Others made note of her role as a woman in war journalism. Bayan Sami Rahman, the Kurdish government's representative to the United States and a former journalist, tweeted that Kurdistan "has lost a courageous and professional journalist who cracked the glass ceiling."

Falah Mustafa, minister of the foreign relations department for the Kurdistan Regional Government, described Gardi in a tweet as a "role model to young women."

Rudaw praised the groundbreaking aspects of her career, saying, “Journalism remains male-dominated — Shifa Gardi broke those perceptions & stereotypes — we pay tribute to her courageous journalism.”

== Impact ==
Gardi's killing was the first recorded war-related death of a journalist in Iraq in 2017, the committee to Protect Journalists said. At least six were killed in the country last year.

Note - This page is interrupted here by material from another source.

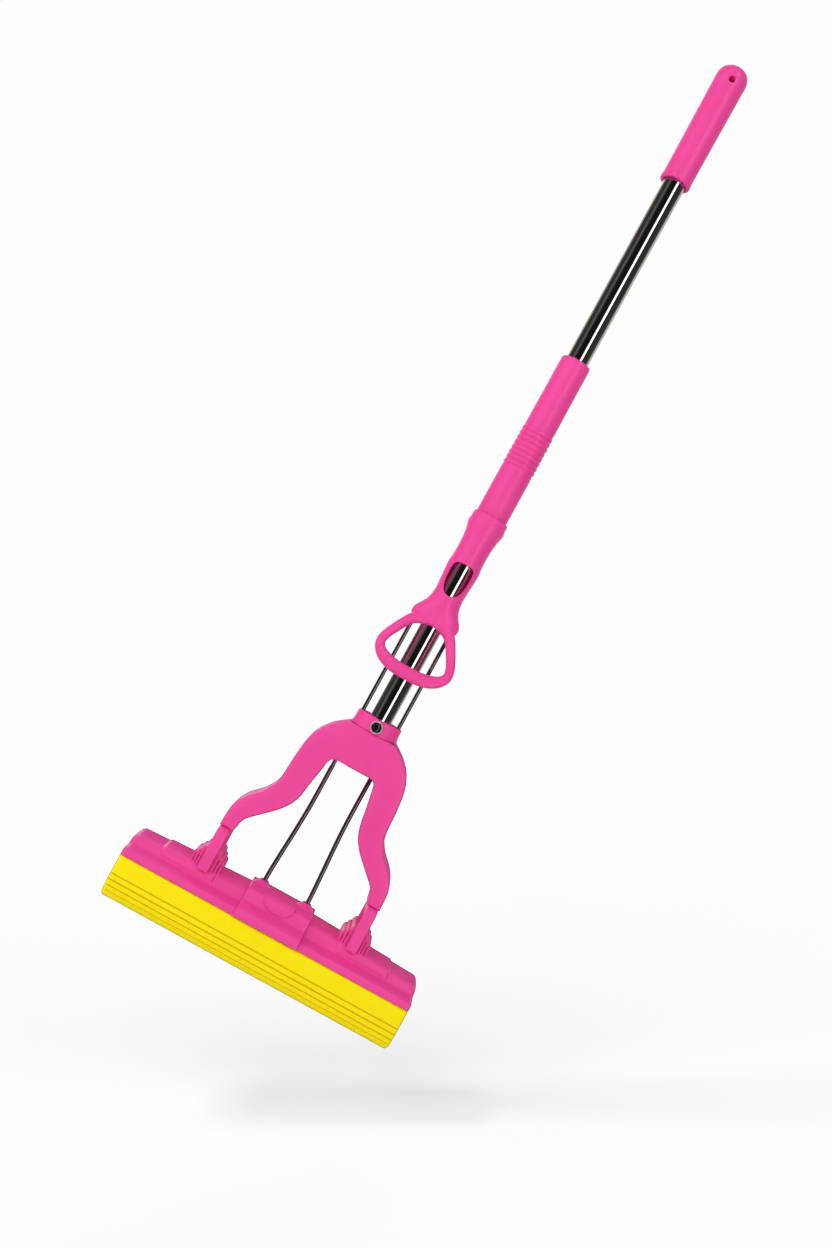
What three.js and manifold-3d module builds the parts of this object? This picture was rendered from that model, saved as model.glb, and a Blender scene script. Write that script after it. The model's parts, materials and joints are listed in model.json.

The bomb also wounded her cameraman Younis Mustafa who was transferred to Erbil, the nearby capital of Iraq's autonomous Kurdish region where the channel is headquartered.

== Reactions ==
Iraqi Prime Minister Haider al-Abadi said, "We are determined to follow the terrorism that is trying to kill our sons and our citizens everywhere."

Ako Mohamm, executive director at Rudaw, said, "We are saddened by the passing of Shifa. Her place will remain irreplaceable in Rudaw, but she will always stay in our hearts."

Brett H. McGurk, a US special presidential envoy involved with counter-terrorism, said, "She was everything ISIS fears: a journalist exposing their lies."

Kurdish Deputy Prime Minister Qubad Talabani, said,"She joins a list of irreplaceable people lost in this war."